Third, get yourself some test images you can feed to the OCR. You can find some online, or scan something from a book.

Fourth, you’ll need to add a reference to System.Drawing, because the Tesseract package depends on the Bitmap class:

tesseract-system.drawing

Finally, we can get some code in. Let’s use this (needs using Tesseract;):

        static void Main(string[] args)
        {
            Console.Title = "Trying Tesseract";

            const string tessDataDir = @"tessdata";
            const string imageDir = @"image.png";

            using (var engine = new TesseractEngine(tessDataDir, "eng", EngineMode.Default))
            using (var image = Pix.LoadFromFile(imageDir))
            using (var page = engine.Process(image))
            {
                string text = page.GetText();
                Console.WriteLine(text);
                Console.ReadLine();
            }
        }

This is enough to set up Tesseract, load a file from disk, and OCR it (convert it from image to text). It may take a few seconds for the processing to happen. Now, you may be wondering what a Pix class is, or what is a page. And I’m afraid I can’t quite answer that, because there doesn’t seem to be any documentation available, so that doesn’t exactly help.

So, when trying this out, I first scanned a page from The Pragmatic Programmer and fed it to Tesseract. I can’t reproduce that for copyright reasons, but aside from some occasional incorrect character, the results were actually pretty good.

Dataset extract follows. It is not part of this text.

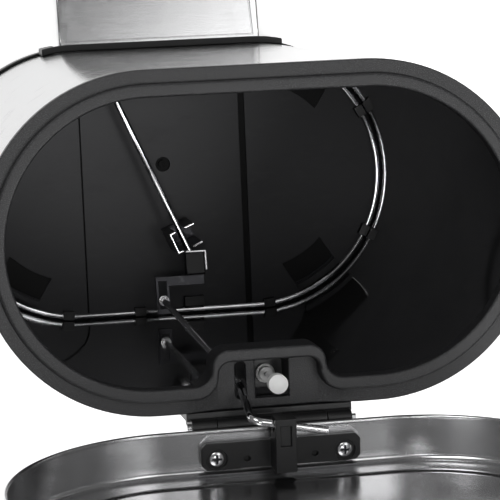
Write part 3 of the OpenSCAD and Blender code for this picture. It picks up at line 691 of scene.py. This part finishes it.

The next thing I did was feed it the Robertson image from this page. It looked okay at first glance, until I actually bothered to check the result:

tesseract-robertson

Good heavens. What on Earth is a “sriyialeeeurreneeseenu”? Shocked by these results, I read some tips about improving the quality of the output. Because it’s true, you can’t blame the OCR for mistaking a ‘c’ for an ‘e’ when they look very similar, and the image has some noise artifacts (see top of image, where there’s some faint print from another page).

To make sure I give it some nice, crisp text, I took a screenshot of the Emgu CV homepage (shown below), and fed it to the program.

tesseract-emgucv-source

See the results for yourself:

tesseract-emgucv

That’s quite an elaborate mess. It may be because I’m new to this software, but that doesn’t give me a very good impression. Maybe it’s my fault. But I can’t know that if there’s no documentation explaining how to use it.